If you want to get more SSD storage, look at drives from Samsung, Crucial, and Intel. 512GB drives can be had for as little as $350 now. If you want you could even run a couple in RAID0 for added performance using Disk Utility to setup the RAID array.

I would then use the HD you've got for backup duty (with Time Machine or some other backup utility)

There are very few applications in OSX besides games that really leverage the GPU so you'r probably fine with the 4870, but if you want to look at alternatives, the fastest Apple supported card is the 5870 but there are other GPU solutions if you poke around the forum here.
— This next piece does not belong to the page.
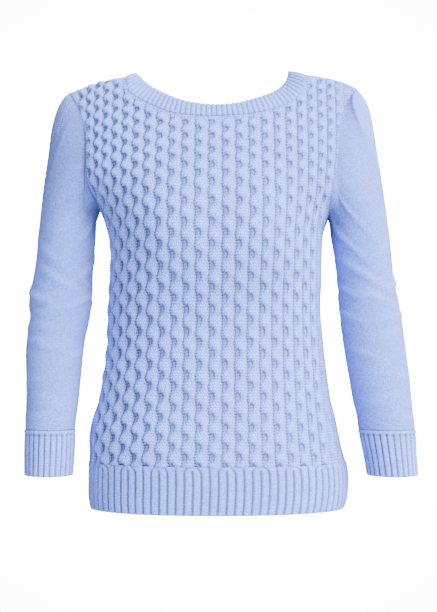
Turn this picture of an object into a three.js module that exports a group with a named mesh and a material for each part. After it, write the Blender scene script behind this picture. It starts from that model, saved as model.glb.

Agreed that 16GB of RAM is good.

That's about all I can think of.
 

thekev

macrumors 604
Aug 5, 2010
7,005
3,343
That was a higher end configuration at the time. It's still faster in cpu terms than anything outside of the 12 core mac pros. I see no reason to change that. You mentioned motion graphics, yet you didn't mention software or the size of your projects. Just make sure it has enough ram for your uses. If you're using something like Cinema 4D for graphics, upgrade graphics card if your viewport lags. This is still a very fast computer, and there's no way to prescribe generic upgrades unless something is woefully out of date. For example if you're running Mountain Lion and the latest version of whatever 3d software and after effects or something like that and the ram is 4 x 1GB sticks, it would be a safe bet to suggest you should bump that. Other than that it simply depends on your needs.